The perfect souvenir: Canned sardines

If you think of canned fish here in Germany, herring is the first thing that comes to mind. In Portugal, on the other hand, it’s the sardine. The fishing association therefore considers this fish to be the ‘true ambassador’ of the country. However, supply cannot fully meet the vast demand, which is why mackerels, tuna, cod, roe, and fish paste are also canned and sold.

As consumers are becoming increasingly conscientious about where their daily food comes from and how it is produced, local products are making a comeback. This also includes the fish in steel packaging, which is canned without coloring or preservatives in top-quality olive oil, ready to be served at the dinner table.

According to manufacturers, the can guarantees the preservation of the healthy fatty acids of the fish and stores important minerals. In addition to preserving foodstuff, cans are also a highly sustainable means of packaging. Thanks to their magnetic properties, tinplate cans can be recycled quickly, nearly fully, and at little cost. But given the many beautiful designs, wouldn’t you rather keep it?

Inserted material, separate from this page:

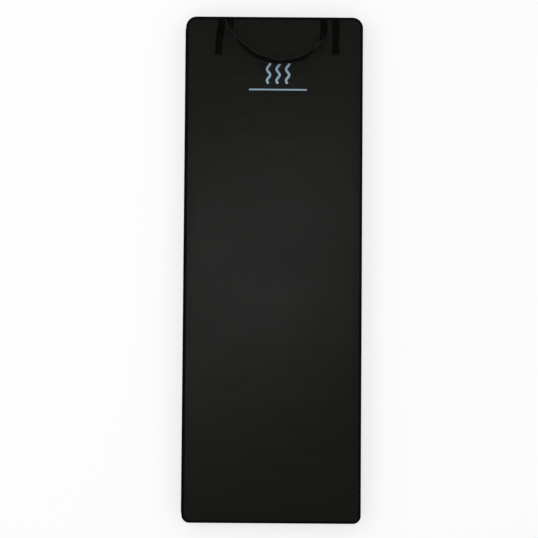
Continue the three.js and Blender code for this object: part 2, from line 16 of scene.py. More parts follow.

Have we piqued your appetite?

If you would like to see the renaissance of canned fish for yourself, take a look into the following locations in Lisbon and Porto.

Conserveira de Lisboa: Traditional tin cans

Conserveira de Lisboa

This third-generation family-run business has stayed true to its roots: It only sells canned fish from its own brands, Tricana, Prato do Mar, and Minor. The shop opened in 1930 and has retained its original look and charm.

Conserveira de Lisboa
Rua dos Bacalhoeiros 34

Loja das Conservas: Known for its canned fish

Loja das Conservas

Welcome to the shop run by Portugal’s national association of canned fish producers. It offers a wealth of products (over 300!) – the largest selection offered by any such shop in the world.

Loja das Conservas
R. de Mouzinho da Silveira 240

Miss Can: Luxury fish

Miss Can

What started with two tin can factories in 1911 has blossomed into a lasting business run by the descendants of two old fishing families. Miss Can sells the finest, beautifully packaged Atlantic fish and serves it at the brand’s own ‘petiscaria’ eatery.

Miss Can Petiscaria
Largo do Contador Mor 17

Sol e Pesca: From the sea to the dining table

Sol e pesca

Fishers once bought the tools of their trade here; now, it’s a place to enjoy delicious canned fish. Diners can choose from a range of snacks, regional wines, and bread from the Alentejo region.